Schneiderman is also looking into whether the use of waivers by private equity firms justified a deferral of taxes, which would otherwise have been paid every year on management fees, the sources said. Capital gains are generally only taxed when they are realized.
In addition, Schneiderman is investigating whether any private equity fund managers treated waived management fees as return of invested capital, which is not taxed at all, one of the sources said. This is despite private equity executives claiming this does not happen in most cases as the waived management fee belongs to investors as a fund investment.
And there may also be an issue with the use of the waivers by private equity fund managers who live out of state. Ordinary income, such as the management fees, that is earned in New York by non-residents is taxable at state level, whereas capital gains are not, though they may be taxed by the states in which the investor lives.

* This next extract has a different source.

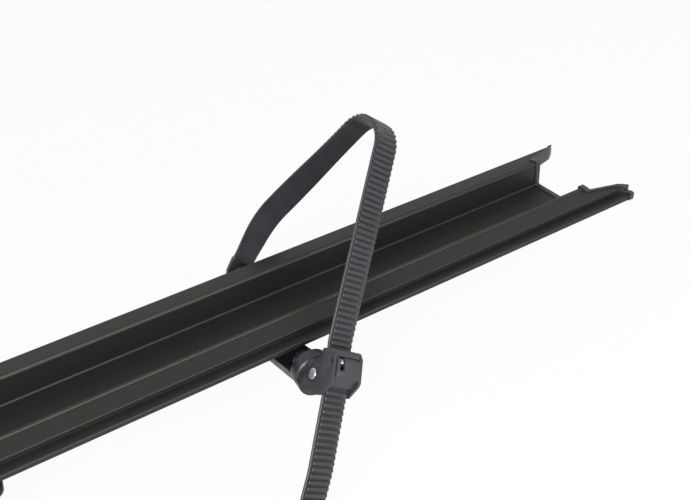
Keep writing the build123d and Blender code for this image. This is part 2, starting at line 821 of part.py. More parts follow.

“If the private equity principals live out of state, they reduce their management fee income, which is taxed based on where the management services are performed, and increase their investment income, which is taxed based on where they live,” said Bruce Ettelson, who leads the private funds group at law firm Kirkland & Ellis LLP.
As management fees get the federal 35 percent ordinary income tax treatment, and investment income is taxed federally at 15 percent, private equity firms have been able to save hundreds of millions of dollars in taxes. But the Internal Revenue Service has not stopped the use of management fee waivers.
“Management fee waivers are legal, widely recognized, and often part of negotiated agreements between the alternative investment community and investors, including pension funds and endowments,” said Steve Judge, president of Private Equity Growth Capital Council, the industry’s lobby group.